REMS and the Federal Partners

The Board heard a presentation on the REMS program, including the challenges associated with ensuring the safe use of the drugs with Elements to Assure Safe Use (ETASU).  The Federal Partners considered some questions regarding their experiences with the REMS program and provided follow-up for FDA.

The Board discussed the following:

  • Background information regarding the REMS program, including Elements to Assure Safe Use (ETASU)
  • The goals the REMS ETASU , including to assure access and minimizing the burden on patients and providers while making use of the drug safer
  • The various aspects of implementation systems related to ETASU, which may include certification of pharmacies and hospitals
  • The concerns and suggestions about the REMS from patients, providers, and healthcare systems. Some of the concerns including the growing number of REMS, no compensation for complying with REMS, and privacy issue.
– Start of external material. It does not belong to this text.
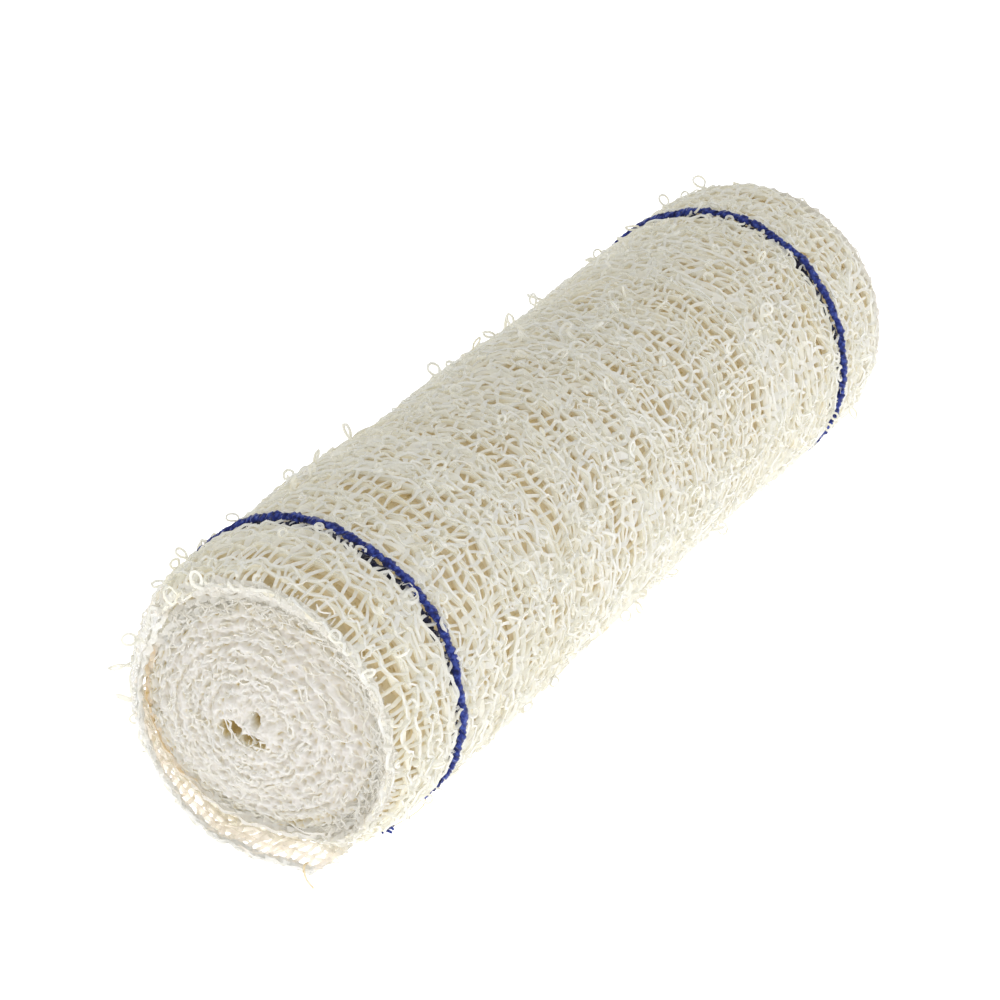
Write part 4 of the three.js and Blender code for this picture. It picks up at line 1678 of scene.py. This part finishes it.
@dataclass(frozen=True)
class CottonFinish:
    """Soft undyed cotton, with painted light where it stands up and painted shade, tanner, in the depth of
    the weave and on a thread's sides.
    """

    name: str

    # Colours from the depth of the weave outwards, the places of the middle two, and the shades they span;
    # the deep and tan ones are partly the cotton's own tone and partly painted shade of the weave's depth
    deep: Colour = (0.62, 0.49, 0.24)
    tan: Colour = (0.85, 0.765, 0.535)
    cream: Colour = (0.892, 0.879, 0.795)
    white: Colour = (0.872, 0.877, 0.858)
    tan_at: float = 0.22
    cream_at: float = 0.55
    shades: tuple[float, float] = (-0.4, 1.05)

    # Soft patches, golden flecks that are a painted shade of the small gaps between fibres, and fine grain:
    # how many lie in a metre, and how strong they are
    patch_scale: float = 420.0
    patches: float = 0.3
    fleck_scale: float = 1500.0
    fleck_range: tuple[float, float] = (0.56, 0.68)
    flecks: float = 0.12
    grain: float = 5200.0
    grain_depth: float = 0.00015
    relief: float = 0.4

    # How the surface takes the light, and the share of it that comes through
    roughness: float = 0.92
    sheen: float = 0.1
    sheen_roughness: float = 0.5
    gloss: float = 0.15
    glow: float = 0.5

    # Painted shade on a thread's sides and painted light on its front, by how the light falls on it
    # How much darker a thread's sides are and how much lighter its front is, between which shares of facing
    # out of the roll, and how much facing round the roll or out of its ends counts for that
    sides: float = 0.34
    painted_front_light: float = 0.35
    turned: tuple[float, float] = (0.1, 0.95)
    rounded: float = 1.0
    ended: float = 0.0

    # Painted light of the near end, where light comes through the loose turn: its tint, and where along the
    # roll, in metres, it starts and is whole
    near_painted_light: Colour = (1.0, 1.0, 1.0)
    near_from: float = -0.062
    near_whole: float = -0.072

    def _paint_near_light(self, nodes: NodeMaker, colour: Socket) -> Socket:
        """Paints light on the colour towards the near end, where light comes through the loose turn.

        Args:
            nodes: The material's nodes.
            colour: The colour.

        Returns:
            The tinted colour.
        """
        x = nodes.add("SeparateXYZ", {0: nodes.place}, "X")
        reach = {"From Min": self.near_from, "From Max": self.near_whole}
        share = nodes.add("MapRange", {**reach, "Value": x}, "Result")
        more = tuple(part - 1 for part in self.near_painted_light)
        factor = nodes.add("VectorMath", {0: share, 1: more, 2: (1, 1, 1)}, operation="MULTIPLY_ADD")
        return nodes.add("VectorMath", {0: colour, 1: factor}, operation="MULTIPLY")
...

Some suggestions include standardizing the REMS so they are not all unique, and integrating the REMS into existing healthcare systems
  • The elements and various challenges and successes with REMS for the Transmucosal Immediate-Release Fentanyl (TIRF) products, Erythropoeitin Stimulating Agents (ESAs), and the ambrisentan (Letairis) REMS
  • A framework for standardizing REMS, for example including articulating criteria for determining whether a REMS is needed and what elements are needed and integrating REMS into electronic health records (EHR) and e-prescribing
  • How prescribing and dispensing of medications are integrated in many areas of the healthcare environment, but various inpatient and outpatient systems may operate differently, which presents challenges but also opportunities for assistance in implementing REMS programs 
  • How to develop and communicate about metrics for assessing the success of a REMS program in enhancing safe use of a drug

The Health Resources and Services Administration’s (HRSA) Role in Healthcare

The Board heard a presentation about the Health Resources and Services Administration and their role in healthcare delivery across the nation. HRSA provides healthcare services to for people who are uninsured, isolated or medically vulnerable.